January 25, 2021 — Tristan B. Kildaire

I'd like to take this time to introduce you to the first pre-release of the butterfly mail server. It implements mailbox management such as creating folders, listing folders, listing mail within folders and deleting mail and deleting folders. Fetching mail is implemented to and so is sending mail (both to local and remote server (the latter implies remote mail delivery and reception are supported too)).

You can download the latest release from the butterflyd homepage and you should make sure to download the JSON file too which comes with it. You can see what it looks like below with explanations too. This will allow you to easily configure your server and after reading it you can place it in the same directory as your executable.

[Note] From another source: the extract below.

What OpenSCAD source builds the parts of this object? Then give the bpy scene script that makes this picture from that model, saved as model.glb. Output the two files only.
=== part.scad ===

In order to configure Butterfly you will want to create a file named butterflyd.json in the same directory as your
butterflyd executable. The contents should look something like this:

{
    "listeners" : {
        "enabled" : ["listener1"],
        "listener1" : {
            "type" : "ipv4",
            "domain" : "10.1.0.4:6969",
            "address" : "0.0.0.0",
            "port" : "6969"
        },
        "listener2" : {
            "type" : "ipv6",
            "domain" : "10.0.0.9:2222",
            "address" : "::",
            "port" : "6969"
        }
    }
}

The first section if the "listeners" section. This key contains an array, "enabled", which contains a list of strings which name which listeners, specified in the same JSON object, should be enabled when the daemon starts up. Listeners are basically TCP port associations with a few other settings that say the server should listen on this port and this IP address. If you take a look at the first listener (which also happens to be the only enabled one), "listener1", you will see that is contains a "type" field. This specifies whether or not the listener is for IPv4 or IPv6. The "port" and "addresses" fields specify the port and address to bind to.

Lastly the domain should be the publicly facing address/domain and port pair for your mail server. It is used when generating from field in outgoing mail as this isn't done on the client side but rather the server side. You want this to be a reachable address and port pairing as replying to such an email received from such a domain should be possible.